_TASK STATEMENT_.
Quote verbatim every line from the line containing "Write part 3" to the line containing "high.y, z)), Z, -Y)", inclusive of both, and no other line.

____________________

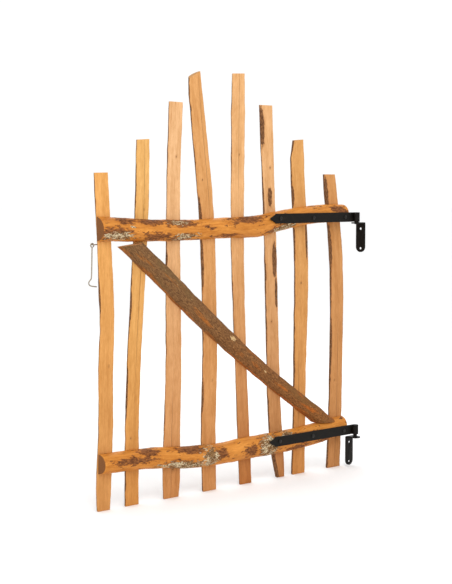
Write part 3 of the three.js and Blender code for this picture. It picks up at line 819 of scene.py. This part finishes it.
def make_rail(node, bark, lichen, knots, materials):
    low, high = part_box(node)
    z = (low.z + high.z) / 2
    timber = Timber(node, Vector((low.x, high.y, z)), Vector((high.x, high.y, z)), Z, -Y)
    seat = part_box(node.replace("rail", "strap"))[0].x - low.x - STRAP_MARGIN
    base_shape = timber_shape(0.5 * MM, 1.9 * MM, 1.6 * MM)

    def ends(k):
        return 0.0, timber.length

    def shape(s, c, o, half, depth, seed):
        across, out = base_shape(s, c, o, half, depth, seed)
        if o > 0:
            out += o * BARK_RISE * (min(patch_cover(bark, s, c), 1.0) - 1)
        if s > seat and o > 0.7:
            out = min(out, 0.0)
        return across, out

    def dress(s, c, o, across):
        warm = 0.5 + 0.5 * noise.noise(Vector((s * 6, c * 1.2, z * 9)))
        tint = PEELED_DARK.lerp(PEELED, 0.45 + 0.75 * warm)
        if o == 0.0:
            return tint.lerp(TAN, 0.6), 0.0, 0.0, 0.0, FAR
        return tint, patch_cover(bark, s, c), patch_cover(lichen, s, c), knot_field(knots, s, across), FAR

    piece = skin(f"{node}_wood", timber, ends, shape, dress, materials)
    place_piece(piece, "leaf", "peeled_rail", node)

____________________

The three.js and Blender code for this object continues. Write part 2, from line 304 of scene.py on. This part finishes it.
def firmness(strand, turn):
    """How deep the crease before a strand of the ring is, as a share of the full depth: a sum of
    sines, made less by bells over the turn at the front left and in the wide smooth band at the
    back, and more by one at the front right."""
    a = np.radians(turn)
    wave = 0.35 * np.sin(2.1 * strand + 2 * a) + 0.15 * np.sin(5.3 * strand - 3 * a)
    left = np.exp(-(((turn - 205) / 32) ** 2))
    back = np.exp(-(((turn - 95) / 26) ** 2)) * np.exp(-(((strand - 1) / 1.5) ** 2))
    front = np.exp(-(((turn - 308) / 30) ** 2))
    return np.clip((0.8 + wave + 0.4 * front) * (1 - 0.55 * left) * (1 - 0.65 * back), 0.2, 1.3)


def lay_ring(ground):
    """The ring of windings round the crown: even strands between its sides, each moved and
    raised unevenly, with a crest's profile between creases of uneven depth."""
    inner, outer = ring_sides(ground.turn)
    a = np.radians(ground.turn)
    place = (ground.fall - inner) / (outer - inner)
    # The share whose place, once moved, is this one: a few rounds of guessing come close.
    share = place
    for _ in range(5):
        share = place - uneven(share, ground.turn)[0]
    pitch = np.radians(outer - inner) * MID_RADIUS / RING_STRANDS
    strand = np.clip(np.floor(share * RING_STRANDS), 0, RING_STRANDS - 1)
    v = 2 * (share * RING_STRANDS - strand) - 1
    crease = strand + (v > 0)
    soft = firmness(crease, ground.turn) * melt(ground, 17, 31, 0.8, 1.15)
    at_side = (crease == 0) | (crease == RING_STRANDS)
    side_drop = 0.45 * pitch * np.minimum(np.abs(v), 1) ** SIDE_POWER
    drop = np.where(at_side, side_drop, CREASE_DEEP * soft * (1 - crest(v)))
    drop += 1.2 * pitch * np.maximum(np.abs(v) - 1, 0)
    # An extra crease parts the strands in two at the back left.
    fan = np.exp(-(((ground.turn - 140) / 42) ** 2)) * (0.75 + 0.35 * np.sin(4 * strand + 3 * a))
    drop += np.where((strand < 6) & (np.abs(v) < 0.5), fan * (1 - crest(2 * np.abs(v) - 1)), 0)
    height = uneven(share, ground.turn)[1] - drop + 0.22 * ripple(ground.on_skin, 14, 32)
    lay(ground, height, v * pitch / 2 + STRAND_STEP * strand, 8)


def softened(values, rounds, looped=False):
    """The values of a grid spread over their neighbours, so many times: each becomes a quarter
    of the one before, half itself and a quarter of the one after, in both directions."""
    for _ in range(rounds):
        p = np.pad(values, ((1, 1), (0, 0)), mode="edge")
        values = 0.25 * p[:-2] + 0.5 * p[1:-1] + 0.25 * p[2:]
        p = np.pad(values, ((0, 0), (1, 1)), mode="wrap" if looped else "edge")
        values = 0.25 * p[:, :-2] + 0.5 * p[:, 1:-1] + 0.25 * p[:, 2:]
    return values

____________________

_RESULT_.
Write part 3 of the three.js and Blender code for this picture. It picks up at line 819 of scene.py. This part finishes it.
def make_rail(node, bark, lichen, knots, materials):
    low, high = part_box(node)
    z = (low.z + high.z) / 2
    timber = Timber(node, Vector((low.x, high.y, z)), Vector((high.x, high.y, z)), Z, -Y)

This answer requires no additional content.